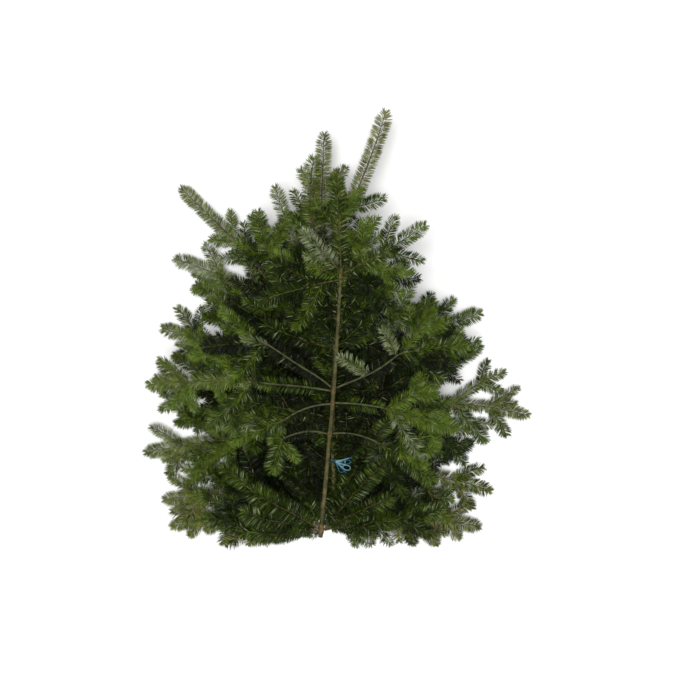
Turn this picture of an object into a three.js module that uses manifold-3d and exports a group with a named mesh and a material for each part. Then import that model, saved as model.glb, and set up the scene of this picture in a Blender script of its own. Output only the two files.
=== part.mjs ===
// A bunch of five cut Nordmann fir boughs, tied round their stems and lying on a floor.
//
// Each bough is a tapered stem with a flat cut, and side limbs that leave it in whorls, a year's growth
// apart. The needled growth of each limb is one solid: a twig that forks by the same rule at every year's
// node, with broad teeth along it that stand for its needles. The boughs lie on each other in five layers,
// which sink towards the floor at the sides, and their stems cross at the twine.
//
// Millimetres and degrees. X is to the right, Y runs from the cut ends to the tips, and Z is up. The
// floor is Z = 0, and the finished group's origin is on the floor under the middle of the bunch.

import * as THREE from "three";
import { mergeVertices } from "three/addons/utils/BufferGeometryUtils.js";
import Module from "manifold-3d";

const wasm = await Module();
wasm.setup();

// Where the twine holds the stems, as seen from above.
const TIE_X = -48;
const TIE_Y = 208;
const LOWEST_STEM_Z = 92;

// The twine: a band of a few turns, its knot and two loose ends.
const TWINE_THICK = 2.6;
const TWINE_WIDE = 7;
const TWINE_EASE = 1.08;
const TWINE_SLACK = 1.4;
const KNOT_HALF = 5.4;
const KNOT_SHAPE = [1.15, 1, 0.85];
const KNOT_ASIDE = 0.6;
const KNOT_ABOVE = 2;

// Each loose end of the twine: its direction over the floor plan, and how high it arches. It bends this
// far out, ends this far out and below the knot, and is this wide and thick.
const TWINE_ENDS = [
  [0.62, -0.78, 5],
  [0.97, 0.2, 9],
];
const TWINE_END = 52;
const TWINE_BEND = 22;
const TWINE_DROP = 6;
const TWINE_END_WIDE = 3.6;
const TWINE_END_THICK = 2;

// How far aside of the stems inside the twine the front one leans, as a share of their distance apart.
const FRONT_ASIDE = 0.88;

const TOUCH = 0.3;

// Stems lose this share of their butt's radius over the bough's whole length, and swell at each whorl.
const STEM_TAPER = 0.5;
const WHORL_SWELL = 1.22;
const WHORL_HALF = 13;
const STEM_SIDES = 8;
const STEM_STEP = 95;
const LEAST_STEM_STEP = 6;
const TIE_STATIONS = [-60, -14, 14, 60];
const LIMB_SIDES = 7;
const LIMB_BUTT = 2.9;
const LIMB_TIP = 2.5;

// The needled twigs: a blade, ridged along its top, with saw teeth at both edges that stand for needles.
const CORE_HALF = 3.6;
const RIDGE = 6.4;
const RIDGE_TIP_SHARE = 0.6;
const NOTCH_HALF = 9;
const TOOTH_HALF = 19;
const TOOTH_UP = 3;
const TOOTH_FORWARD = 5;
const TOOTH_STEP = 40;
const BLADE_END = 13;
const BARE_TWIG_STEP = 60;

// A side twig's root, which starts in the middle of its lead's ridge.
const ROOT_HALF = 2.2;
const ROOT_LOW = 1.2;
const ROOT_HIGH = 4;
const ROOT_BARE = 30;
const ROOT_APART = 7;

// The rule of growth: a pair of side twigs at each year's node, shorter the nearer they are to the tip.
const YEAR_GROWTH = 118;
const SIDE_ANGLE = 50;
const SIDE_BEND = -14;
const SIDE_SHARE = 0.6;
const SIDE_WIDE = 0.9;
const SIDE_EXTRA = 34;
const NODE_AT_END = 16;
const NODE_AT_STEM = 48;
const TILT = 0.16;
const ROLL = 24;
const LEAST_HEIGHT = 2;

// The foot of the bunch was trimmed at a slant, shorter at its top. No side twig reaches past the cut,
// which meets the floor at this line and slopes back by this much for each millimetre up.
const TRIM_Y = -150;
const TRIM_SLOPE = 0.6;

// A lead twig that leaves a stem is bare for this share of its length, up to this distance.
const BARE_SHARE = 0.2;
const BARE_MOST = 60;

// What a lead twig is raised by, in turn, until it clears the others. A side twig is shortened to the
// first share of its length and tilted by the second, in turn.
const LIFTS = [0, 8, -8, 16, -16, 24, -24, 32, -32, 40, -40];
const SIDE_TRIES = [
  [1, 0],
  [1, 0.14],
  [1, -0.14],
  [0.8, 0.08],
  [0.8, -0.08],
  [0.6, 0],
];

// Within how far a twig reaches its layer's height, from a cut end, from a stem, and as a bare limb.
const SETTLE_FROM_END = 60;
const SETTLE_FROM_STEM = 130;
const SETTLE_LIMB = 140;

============

▸ **Written request**
Reproduce the data shown above exactly.

▸ **Solution**
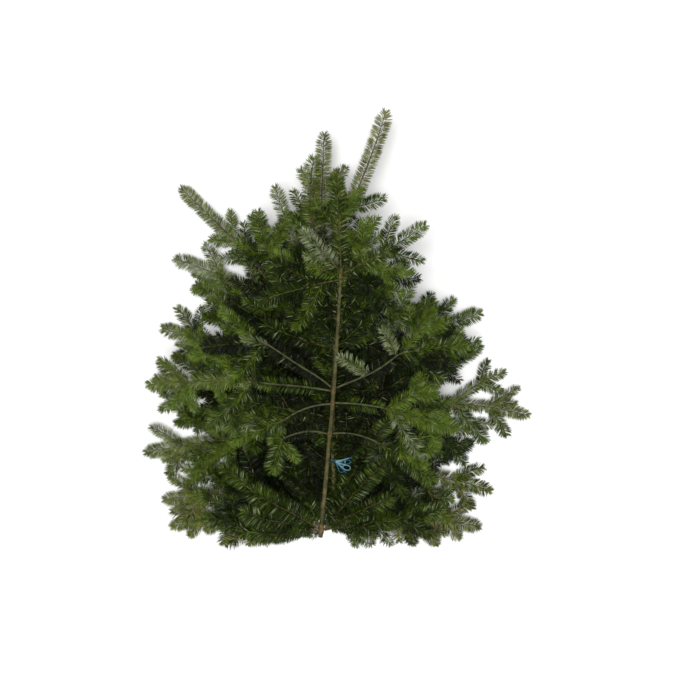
Turn this picture of an object into a three.js module that uses manifold-3d and exports a group with a named mesh and a material for each part. Then import that model, saved as model.glb, and set up the scene of this picture in a Blender script of its own. Output only the two files.
=== part.mjs ===
// A bunch of five cut Nordmann fir boughs, tied round their stems and lying on a floor.
//
// Each bough is a tapered stem with a flat cut, and side limbs that leave it in whorls, a year's growth
// apart. The needled growth of each limb is one solid: a twig that forks by the same rule at every year's
// node, with broad teeth along it that stand for its needles. The boughs lie on each other in five layers,
// which sink towards the floor at the sides, and their stems cross at the twine.
//
// Millimetres and degrees. X is to the right, Y runs from the cut ends to the tips, and Z is up. The
// floor is Z = 0, and the finished group's origin is on the floor under the middle of the bunch.

import * as THREE from "three";
import { mergeVertices } from "three/addons/utils/BufferGeometryUtils.js";
import Module from "manifold-3d";

const wasm = await Module();
wasm.setup();

// Where the twine holds the stems, as seen from above.
const TIE_X = -48;
const TIE_Y = 208;
const LOWEST_STEM_Z = 92;

// The twine: a band of a few turns, its knot and two loose ends.
const TWINE_THICK = 2.6;
const TWINE_WIDE = 7;
const TWINE_EASE = 1.08;
const TWINE_SLACK = 1.4;
const KNOT_HALF = 5.4;
const KNOT_SHAPE = [1.15, 1, 0.85];
const KNOT_ASIDE = 0.6;
const KNOT_ABOVE = 2;

// Each loose end of the twine: its direction over the floor plan, and how high it arches. It bends this
// far out, ends this far out and below the knot, and is this wide and thick.
const TWINE_ENDS = [
  [0.62, -0.78, 5],
  [0.97, 0.2, 9],
];
const TWINE_END = 52;
const TWINE_BEND = 22;
const TWINE_DROP = 6;
const TWINE_END_WIDE = 3.6;
const TWINE_END_THICK = 2;

// How far aside of the stems inside the twine the front one leans, as a share of their distance apart.
const FRONT_ASIDE = 0.88;

const TOUCH = 0.3;

// Stems lose this share of their butt's radius over the bough's whole length, and swell at each whorl.
const STEM_TAPER = 0.5;
const WHORL_SWELL = 1.22;
const WHORL_HALF = 13;
const STEM_SIDES = 8;
const STEM_STEP = 95;
const LEAST_STEM_STEP = 6;
const TIE_STATIONS = [-60, -14, 14, 60];
const LIMB_SIDES = 7;
const LIMB_BUTT = 2.9;
const LIMB_TIP = 2.5;

// The needled twigs: a blade, ridged along its top, with saw teeth at both edges that stand for needles.
const CORE_HALF = 3.6;
const RIDGE = 6.4;
const RIDGE_TIP_SHARE = 0.6;
const NOTCH_HALF = 9;
const TOOTH_HALF = 19;
const TOOTH_UP = 3;
const TOOTH_FORWARD = 5;
const TOOTH_STEP = 40;
const BLADE_END = 13;
const BARE_TWIG_STEP = 60;

// A side twig's root, which starts in the middle of its lead's ridge.
const ROOT_HALF = 2.2;
const ROOT_LOW = 1.2;
const ROOT_HIGH = 4;
const ROOT_BARE = 30;
const ROOT_APART = 7;

// The rule of growth: a pair of side twigs at each year's node, shorter the nearer they are to the tip.
const YEAR_GROWTH = 118;
const SIDE_ANGLE = 50;
const SIDE_BEND = -14;
const SIDE_SHARE = 0.6;
const SIDE_WIDE = 0.9;
const SIDE_EXTRA = 34;
const NODE_AT_END = 16;
const NODE_AT_STEM = 48;
const TILT = 0.16;
const ROLL = 24;
const LEAST_HEIGHT = 2;

// The foot of the bunch was trimmed at a slant, shorter at its top. No side twig reaches past the cut,
// which meets the floor at this line and slopes back by this much for each millimetre up.
const TRIM_Y = -150;
const TRIM_SLOPE = 0.6;

// A lead twig that leaves a stem is bare for this share of its length, up to this distance.
const BARE_SHARE = 0.2;
const BARE_MOST = 60;

// What a lead twig is raised by, in turn, until it clears the others. A side twig is shortened to the
// first share of its length and tilted by the second, in turn.
const LIFTS = [0, 8, -8, 16, -16, 24, -24, 32, -32, 40, -40];
const SIDE_TRIES = [
  [1, 0],
  [1, 0.14],
  [1, -0.14],
  [0.8, 0.08],
  [0.8, -0.08],
  [0.6, 0],
];

// Within how far a twig reaches its layer's height, from a cut end, from a stem, and as a bare limb.
const SETTLE_FROM_END = 60;
const SETTLE_FROM_STEM = 130;
const SETTLE_LIMB = 140;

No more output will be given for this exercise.